1. An austenitic stainless steel material characterized by having, by weight percent, C: 0.18-0.33%, Si: 0.30% or less, Mn: 1.8-4.0%, P: 0.030% or less, S: 0.30% or less, Cr: 21.0-25.0%, Ni: 7.0-11.0%, Cu: 1.0% or less, Nb: 0.20% or less, B: 0.005% or less, N: 0.20-0.35%, with the remainder being Fe and unavoidable impurities, and having a hardness exceeding 50 HRC on the Rockwell C scale.

2. The austenitic stainless steel material according to claim 1, characterized in that the sum of the C content and the N content is 0.38% or more by weight.

3. The austenitic stainless steel material according to claim 2, characterized in that its relative permeability is 1.010 or less.

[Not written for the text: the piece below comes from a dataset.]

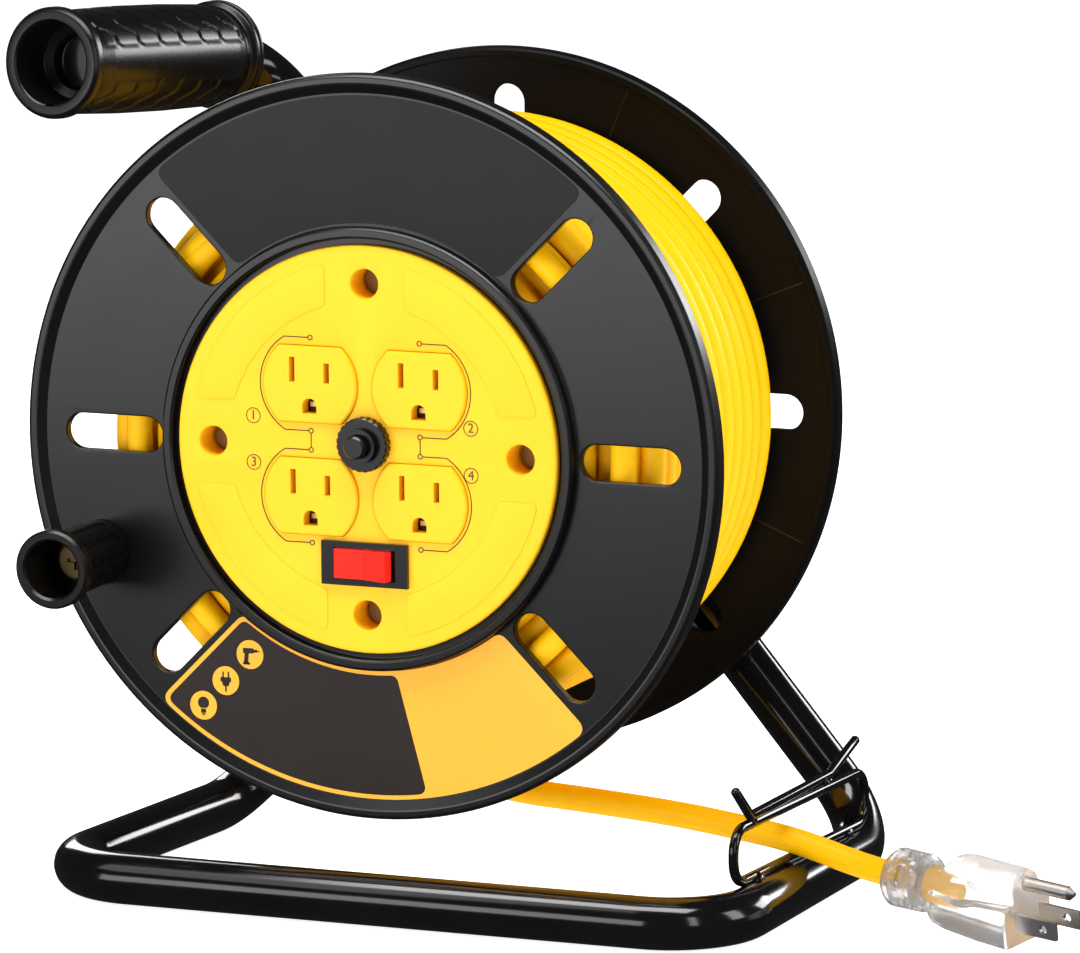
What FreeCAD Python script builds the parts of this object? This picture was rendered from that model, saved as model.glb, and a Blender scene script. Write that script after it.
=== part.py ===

4. A method for producing an austenitic stainless steel material according to any one of claims 1 to 3, characterized in that the base material of the austenitic stainless steel material is subjected to solution treatment at a temperature range of 1150 to 1200°C.

5. The method for producing an austenitic stainless steel material according to claim 4, characterized in that the base material of the austenitic stainless steel material is further cold-worked and then subjected to aging treatment in a temperature range of 450 to 550°C.